How the Hay Festival went behind bars

HMP Parc's grim exterior belies the enlightened attitude of its managers. In every sense it is a prison, made of concrete and steel and echoing with the same ubiquitous key jangling as every other prison I have been in. It holds around 600 men and boys serving sentences from a couple of years to life. For a secure category B jail it feels surprisingly calm.

Thanks to the prison's arts intervention manager, Phil Forder, I found myself standing in the prison library front of 40-odd prisoners of varying ages sitting in rows, including a number from the young offender unit. Forder waved a copy of my book, A Life Inside, and introduced me as the author. I was embarrassed at the ensuing polite applause.

When I began I spoke for a while about why I had agreed to come. "When I was in," I said, "the only people I met who had been in prison and got out were those who had returned after some failure or other. I seem to be succeeding, so far at least, and I thought it might be interesting to share a little of the experience."

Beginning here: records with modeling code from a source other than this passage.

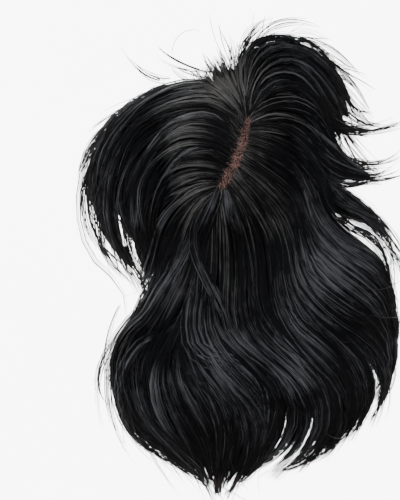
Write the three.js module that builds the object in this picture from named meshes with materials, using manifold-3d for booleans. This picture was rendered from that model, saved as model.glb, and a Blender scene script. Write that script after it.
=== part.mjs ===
// A clip-in hairpiece with long black wavy hair, lying on a table.
// A thin domed net cap carries a skin-coloured parting panel and three falls of hair:
// left, back and right. Each fall is a set of locks fused to the layer of roots on the cap.
// Millimetres, +Z up, the table at z = 0. The origin is under the middle of the whole piece.

import * as THREE from "three";
import { mergeVertices } from "three/addons/utils/BufferGeometryUtils.js";
import Module from "manifold-3d";

const wasm = await Module();
wasm.setup();

// Driving dimensions of the hair
const HAIR_LENGTH = 360; // the longest lock, along its waves
const LOCK_WIDTH = 31; // the widest lock, across
const HAIR_DEPTH = 20; // how deep the hair lies where it is fullest
const ROOT_DEPTH = 4; // how deep it is along the parting
const TIP_WIDTH = 1.4;
const TIP_DEPTH = 1.6;
const FRONT_LIFT = 16; // how high the front hair arches over the hair under it
const ROOT_LAYER = 3; // the layer of roots that covers the cap
const LOCK_STEP = 23; // distance between two sections of a lock
const LOCK_SIDES = 6;

// Driving dimensions of the cap, the parting and the clips
const HEAD_RADIUS = 95;
const CAP_WIDTH = 132;
const CAP_LENGTH = 148;
const CAP_WALL = 1.5;
const CAP_TURN = -12; // degrees that the cap's front is turned from +Y
const RIM_HEIGHT = 7;
const PARTING_LENGTH = 76;
const PARTING_WIDTH = 9;
const PARTING_HEADING = 247.5; // degrees, from the front end to the crown end
const PARTING_BOW = 6;
const PARTING_FRONT = { x: 0.144, y: 0.23 }; // the front end, in shares of the cap from its middle
const PANEL_WIDTH = 28;
const CLIP_LENGTH = 30;
const CLIP_WIDTH = 12;
const CLIP_THICKNESS = 1.6;
const CLIP_TEETH = 7;
const CLIP_SPINE = 4;
const CLEARANCE = 0.35;

const rad = THREE.MathUtils.degToRad;

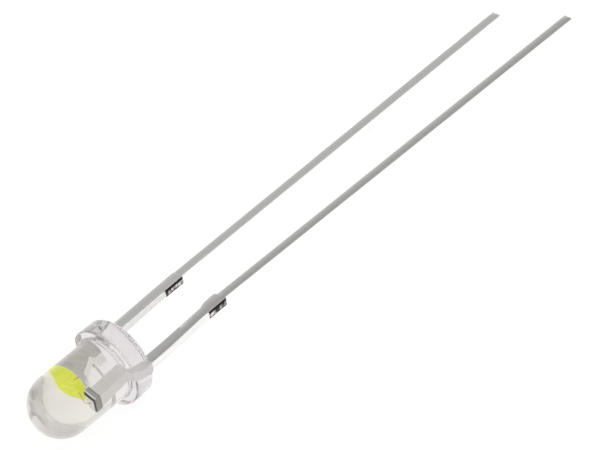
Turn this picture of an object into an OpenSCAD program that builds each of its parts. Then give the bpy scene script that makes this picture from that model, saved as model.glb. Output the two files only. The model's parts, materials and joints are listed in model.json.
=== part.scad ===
// Round clear light-emitting diode, 3 mm size, with two long wire leads.
//
// Every piece is drawn in the lamp's own upright frame and then laid down as a loose lamp comes to rest.
// Upright frame: the axis is Z, the dome points up, and z = 0 is the flange's rear face.
// The cathode is at -X, the anode at +X, and Y runs through the thickness of the stamped sheet.

/* [Epoxy body] */
// Diameter of the clear lens
lens_d = 3; // [2.9:0.05:3.2]
// Height of the whole casting, from the flange's rear face to the top of the dome
body_h = 5.3; // [5.2:0.05:5.8]
// Diameter of the flange
flange_d = 3.8; // [3.7:0.05:4.1]
// Thickness of the flange
flange_h = 1; // [0.9:0.05:1.1]
// Distance from the axis to the flat that marks the cathode's side of the flange
flat_x = 1.6; // [1.57:0.01:1.7]
// Rounding of the flange's two rims
rim_r = 0.1; // [0.04:0.01:0.15]
// Fillet where the lens meets the flange
neck_r = 0.12; // [0.05:0.01:0.18]
// How far the resin creeps along a lead where it leaves the casting
creep_h = 0.14; // [0.08:0.01:0.2]
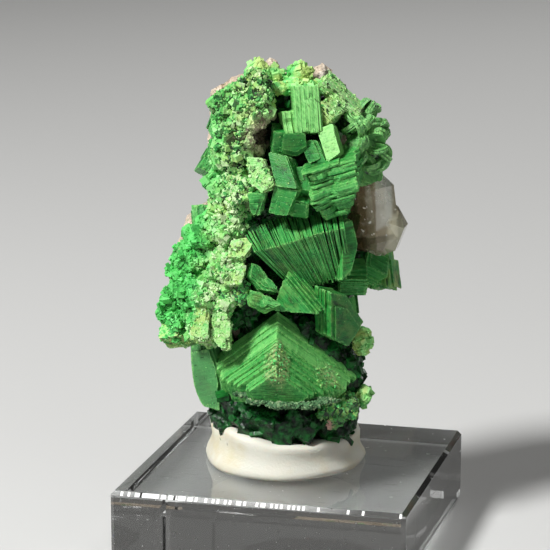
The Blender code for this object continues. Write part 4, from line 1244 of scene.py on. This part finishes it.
def ledge_finish():
    """The thin worn crust under the low tablet: grey-green and beige."""
    c = colours()
    f = Finish("torbernite_worn_crust", IOR=CRYSTAL_IOR, Specular_IOR_Level=0.25)
    grit = f.noise(f.place(), 3.0, 4.0, 0.65)
    light = grit * 0.8 + f.amount("chance") * 0.4
    base = f.tint(light.between(0.25, 0.60), c.deep, c.moss)
    base = f.tint(light.between(0.50, 0.90) * 0.7, base, c.ledge)
    return f.dressed(grit, 0.08, Base_Color=base, Roughness=0.5 + grit * 0.3)


def speckle_finish():
    """Grains on broken ground: dark green, olive and straw."""
    c = colours()
    f = Finish("torbernite_speckles", IOR=CRYSTAL_IOR)
    place = f.place()
    grit = f.noise(place, 3.0, 3.0, 0.6)
    mixed = f.amount("chance") * 0.7 + grit * 0.6
    base = f.tint(mixed.between(0.15, 0.50), c.deep, c.leaf)
    base = f.tint(mixed.between(0.50, 0.95) * 0.7, base, f.tint(grit.between(0.4, 0.6), c.mint, c.straw))
    base = f.tint(f.noise(place, 0.9, 3.0, 0.6).between(0.45, 0.60) * 0.45, base, c.bog)
    spot = f.vector("DISTANCE", f.joined(*across_and_up(f, place), 0.0), (*FOOT_SPOT, 0.0), output=1)
    base = f.tint(1 - (spot + grit * 0.6).between(0.6, 1.1), base, c.blush)
    return f.dressed(grit, 0.06, Base_Color=base, Roughness=0.35 + grit * 0.35)


def dull_finish():
    """Greyish green, glassy grains in the shade."""
    c = colours()
    f = Finish("torbernite_dull", IOR=CRYSTAL_IOR)
    chance = f.amount("chance")
    grit = f.noise(f.place(), 2.6, 4.0, 0.65)
    base = f.tint((grit * 0.7 + chance * 0.4).between(0.2, 0.65), c.deep, c.moss)
    base = f.tint((grit + chance * 0.5).between(0.52, 0.90) * 0.6, base, c.mint)
    return f.dressed(grit, 0.08, Base_Color=base, Roughness=0.28 + grit * 0.35)


def core_and_shade_finish():
    """The dark green mass in the gaps between the crystals: partly the mineral's own dark green, partly
    painted shade in those gaps.
    """
    c = colours()
    f = Finish("torbernite_depths", IOR=CRYSTAL_IOR, Specular_IOR_Level=0.25)
    grit = f.noise(f.place(), 1.6, 4.0, 0.65)
    # The darkest green is painted shade in the gaps
    darkest = [value * 0.3 for value in c.deep]
    base = f.tint((grit + f.amount("chance") * 0.12).between(0.38, 0.85), darkest, c.emerald)
    return f.dressed(grit, 0.10, Base_Color=base, Roughness=0.18 + grit * 0.4)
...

The group was attentive. Some heads nodded, a few faces smiled as they recognised events I described that had happened inside and out. I said I often tried to explain to people "on the out" that during all my time in jail, and of all the people I met, I never came across anyone who appeared to enjoy being a prisoner, a convict, a criminal. Was I wrong? People on the out are often led to believe that the "cons" are having a ball in these places. Is that true? "Hands up who is having a good time in here," I said. was relieved to see that not a single hand was raised.

I talked a little more and then gave a short reading. A sad little tale about my old prison pal Toby Turner, whose party trick was to set fire to his pubic hair. They had a good laugh and then I asked if anyone had any questions.

The hand of a big man with close-cropped hair in the third row went up. He said he was coming to the end of a long sentence. "When you get out," he said quietly, "does the tension and the anxiety of life in here stay with you." It takes a while, I told him, but it subsides eventually. He looked healthy enough, but I could see the fatigue in his eyes.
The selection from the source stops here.